Statistics purporting to report the number of COVID-19 "recoveries" (past cases who have recovered) are the worst of many questionable statistics the press cites from Johns Hopkins.
"As of 7:40am Central time on Monday, July 13th, that number [of recoveries] stands at 1,006,326. That’s out of 3,304,942 confirmed cases since the pandemic began."
So, what happened to the other 2,286,616?
"Only" 138,000 of them died, so that apparently leaves us with 2.16 million active cases either walking about or overflowing the nation's hospitals and dying in the streets. The implied 2.16M "confirmed cases" who have tested positive but not recovered is obvious nonsense. In fact, all alleged statistics about the number of recoveries are nonsense.
Worldometer says 1.6 million Americans have recovered, not just 1 million. That seems a happier made-up number but it's still fiction.
That fake 1.6 million figure is reproduced by Statista, damaging their credibility too.

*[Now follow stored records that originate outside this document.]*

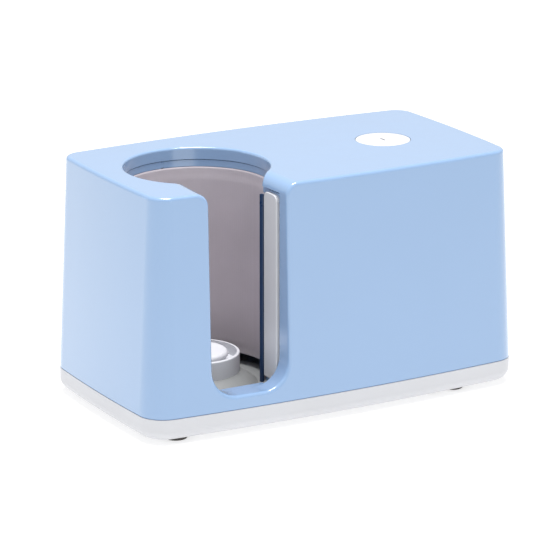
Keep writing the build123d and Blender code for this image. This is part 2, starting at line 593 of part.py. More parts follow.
# ==== hinge ================================================================================
with BuildPart() as hinge_bracket:
    block((well_x - bracket_half, bracket_y, inner_floor_z),
          (well_x + bracket_half, bracket_y + bracket_sheet, jaw_top - 2))
    block((well_x - bracket_half, bracket_y - 12, inner_floor_z),
          (well_x + bracket_half, bracket_y + bracket_sheet, inner_floor_z + bracket_sheet))
    tab_tops = (lower_knuckles_z - knuckle_gap, upper_knuckles_z - knuckle_gap,
                upper_knuckles_z + 2 * knuckle_height + 2 * knuckle_gap + bracket_sheet)
    for tab_top in tab_tops:
        block((well_x - bracket_half / 2, pin_y, tab_top - bracket_sheet),
              (well_x + bracket_half / 2, bracket_y + 1, tab_top))
        cylinder_at(well_x, pin_y, tab_top - bracket_sheet, tab_top, knuckle_radius)
    cylinder_at(well_x, pin_y, lower_knuckles_z - 10, jaw_top, pin_radius + running,
                mode=Mode.SUBTRACT)
    for dx in (-bracket_half + 5, bracket_half - 5):
        cylinder_at(well_x + dx, bracket_y - 6, inner_floor_z - 1, inner_floor_z + 4,
                    case_screw + running, mode=Mode.SUBTRACT)
save(hinge_bracket.part, "hinge_bracket")

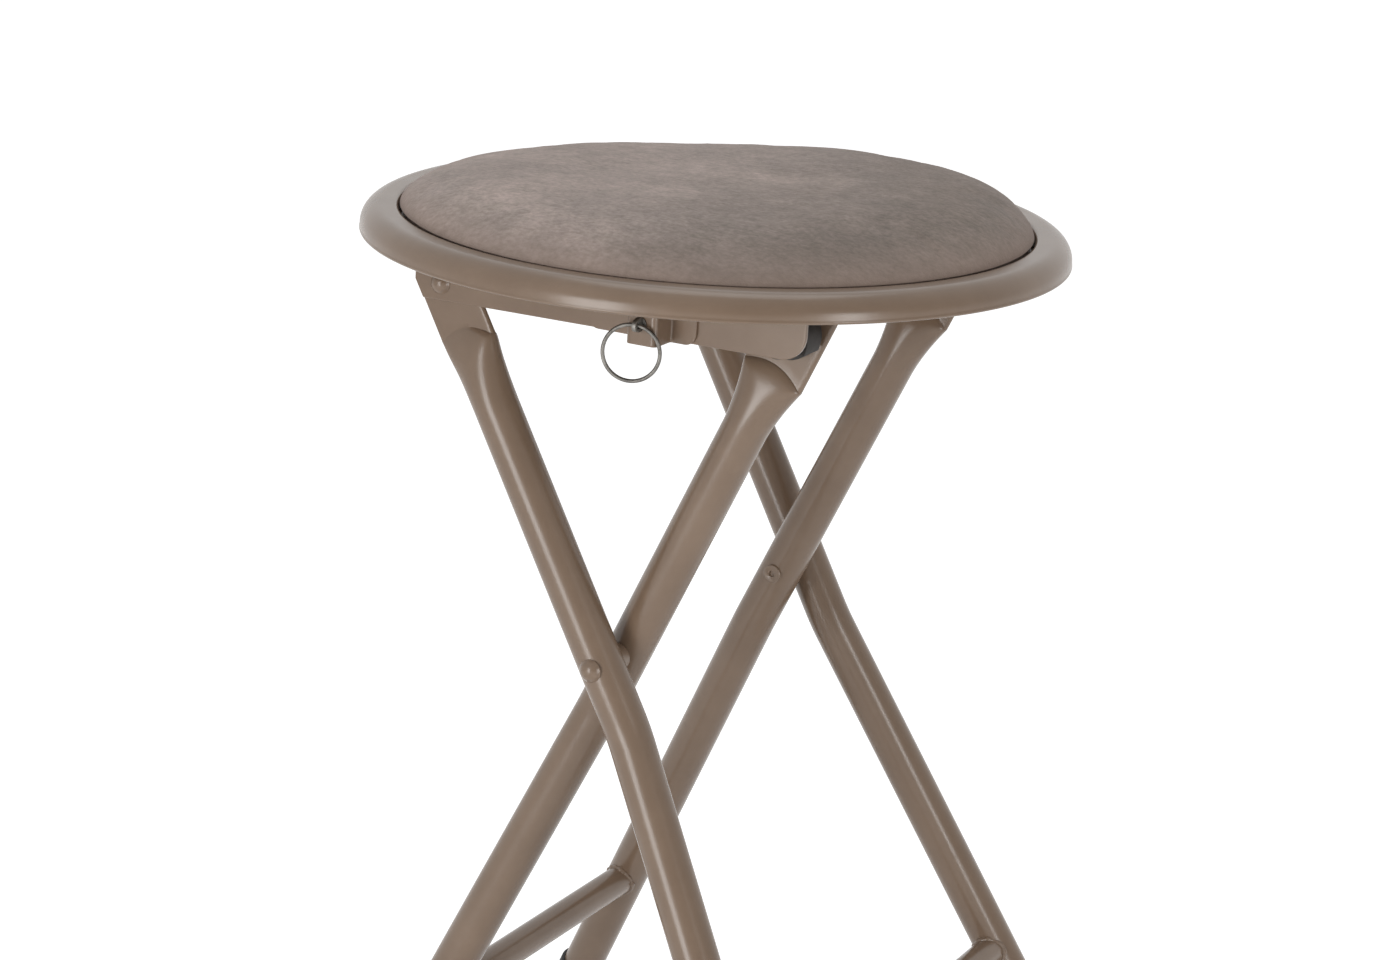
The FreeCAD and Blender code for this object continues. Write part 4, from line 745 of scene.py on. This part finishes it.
def headed(radius, start, end, head_radius, head_rise, tail_radius, tail_thick):
    """Rivet in one profile: domed head outside, shank, and a flat tail inside with a small hollow."""
    tail = start - tail_thick
    head = dome_profile(head_radius, head_rise)[:-1] + np.array([0.0, end])
    return np.concatenate([head, [
        [radius, end], [radius, start], [tail_radius, start], [tail_radius, tail + 0.3],
        [tail_radius - 0.3, tail], [0.4 * tail_radius, tail], [0.34 * tail_radius, tail + 0.15],
        [0.3 * tail_radius, start + 1.2], [0, start + 1.2]]])


rivet = headed(RIVET_RADIUS, INNER_Y - TUBE, OUTER_Y + TUBE - 0.25,
               head_radius=5.0, head_rise=3.1, tail_radius=4.2, tail_thick=0.9)
build("crossing_rivet_pair", pair(rivet, CROSSING_X, CROSSING_HEIGHT), "outer_frame", "powder_coat",
      "crossing_rivets")
spacer = [[SPACER_BORE, SPACER_START], [SPACER_RADIUS - 0.5, SPACER_START],
          [SPACER_RADIUS, SPACER_START + 0.5], [SPACER_RADIUS, SPACER_END], [SPACER_BORE, SPACER_END],
          [SPACER_BORE, SPACER_START]]
build("crossing_spacer_pair", pair(spacer, CROSSING_X, CROSSING_HEIGHT), "outer_frame", "powder_coat",
      "pivot_spacers")

# %% [markdown]
# ## Rails
# Under the pan lie two steel angles. The upright web carries the pivots, and the flange is screwed
# to the board through the pan. The web is a plate, cut on the slant at its left end and round at its
# right, and the bend and the flange are one folded sheet that grows out of it.

# %% Rails
RAIL_INNER, RAIL_OUTER, RAIL_LOW, RAIL_HIGH = 96.0, 98.0, 399.4, 421.8
RAIL_LEFT, RAIL_RIGHT, RAIL_RISE, UNDER_FLANGE = -87.0, 92.4, 1.5, 419.4
RAIL_SLANT, RAIL_TAB = 4.05, 4.6        # run of the slanted left end, and the flare at the right
FLANGE_INNER, FLANGE_LEFT, FLANGE_RIGHT = 74.0, -58.0, 80.0
web_left, web_right = FLANGE_LEFT - 0.2, FLANGE_RIGHT + 0.2
web = rounded([(RAIL_LEFT, RAIL_HIGH, 0.8), (RAIL_LEFT, 406.8, 0.8), (RAIL_LEFT + RAIL_SLANT, RAIL_LOW, 0.8),
               (RAIL_RIGHT, RAIL_LOW + RAIL_RISE, 10.5), (RAIL_RIGHT, 417.2, 1.0),
               (RAIL_RIGHT + RAIL_TAB, RAIL_HIGH, 0.6), (web_right, RAIL_HIGH, 0.3),
               (web_right, UNDER_FLANGE, 0.3), (web_left, UNDER_FLANGE, 0.3), (web_left, RAIL_HIGH, 0.3)])
flange = rounded([(FLANGE_INNER, RAIL_HIGH - 1, 0), (RAIL_OUTER - 1, RAIL_HIGH - 1, 2.0),
                  (RAIL_OUTER - 1, 417.5, 0)], closed=False, steps=10)
for side, label in SIDES.items():
    upright = plate(web, RAIL_INNER, RAIL_OUTER, standing(side))
    strip = folded(flange, RAIL_OUTER - RAIL_INNER, FLANGE_LEFT, FLANGE_RIGHT,
                   lambda u, v, x: np.stack([x, side * u, v], -1))
    build(label + "_angle", upright + strip, "seat", "powder_coat", label + "_rail")

# %% [markdown]
# ## Hooks, top pins and bushes
# When the stool stands open, a round bush at the top of each inner leg lies in a hook under the
# rail. The hook is a strip bent round the bush and welded under the flange.

# %% Hooks
HOOK_MIDDLE, HOOK_THICK, HOOK_LOW, HOOK_HIGH, HOOK_PAD_END = 12.3, 2.0, 74.5, 87.5, 44.8
bend = np.radians(np.linspace(-25, 90, 32))
curl = np.stack([TOP_PIN_X + HOOK_MIDDLE * np.cos(bend), PIVOT_HEIGHT + HOOK_MIDDLE * np.sin(bend)], 1)
pad = np.stack([np.linspace(TOP_PIN_X - 0.5, HOOK_PAD_END, 6), np.full(6, PIVOT_HEIGHT + HOOK_MIDDLE)], 1)
for side, label in SIDES.items():
    strip = folded(np.concatenate([curl, pad]), HOOK_THICK, HOOK_LOW, HOOK_HIGH, standing(side))
    # the hook's near-black finish is painted shade
    build(label + "_bent_hook", strip, "seat", "hook_steel", label + "_hook")

# %% Top pins and bushes
pins = []
for side, head in ((NEAR, 90.7), (FAR, 88.4)):      # the near pin also carries the lock link
    profile = [[0, head + 1.0], [5.4, head + 1.0], [5.9, head + 0.7], [6.0, head + 0.4], [6.0, head],
               [4.0, head], [4.0, 68.7], [5.5, 68.7], [5.5, 67.6], [5.2, 67.3], [0, 67.3]]
    pins.append(turned(profile, (TOP_PIN_X, 0, PIVOT_HEIGHT), (0, side, 0), 64))
build("top_pin_pair", pins, "inner_frame", "zinc_steel", "top_pins")
bush = [[4.2, 72.0], [10.2, 72.0], [10.8, 72.3], [11.0, 72.9], [11.0, 77.4], [10.6, 77.9], [8.8, 78.2],
        [8.8, 87.4], [8.6, 88.0], [8.0, 88.3], [4.2, 88.3], [4.2, 72.0]]
# the bushes' nearly black nylon is painted shade
build("top_bush_pair", pair(bush, TOP_PIN_X, PIVOT_HEIGHT), "inner_frame", "nylon", "top_bushes")

# %% [markdown]
# ## Seat pivots
# The seat turns on two rivets through the rails' left ends and the outer legs' flat ends.

# %% Seat pivots
rivet = headed(RIVET_RADIUS, OUTER_Y - 1.6, RAIL_OUTER,
               head_radius=4.5, head_rise=3.0, tail_radius=4.5, tail_thick=0.9)
build("seat_rivet_pair", pair(rivet, SEAT_PIVOT_X, PIVOT_HEIGHT), "seat", "powder_coat", "seat_rivets")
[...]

Nobody could possibly know how many people have been infected (since few were tested until recently) but we do know that most cases are so mild that people stay home to recover without notifying doctors or hospitals.
Since meaningful recovery statistics are impossible, many states don't bother to try. Those that do mainly rely on reports from some (not all) hospitals, which is a tiny fraction of those infected or recovered elsewhere. The linked article admits, "Recovery numbers in Florida and Georgia are unavailable at this time, but the 25,783 recoveries are reported for the state of Alabama."
Florida and Georgia aren't all that's missing, but it's enough to make the national count truly ridiculous.
The John Hopkins team mostly consists of young engineers and techies. But they really should stop pushing numbers this awful, and also include an apologetic explanation of why they stopped.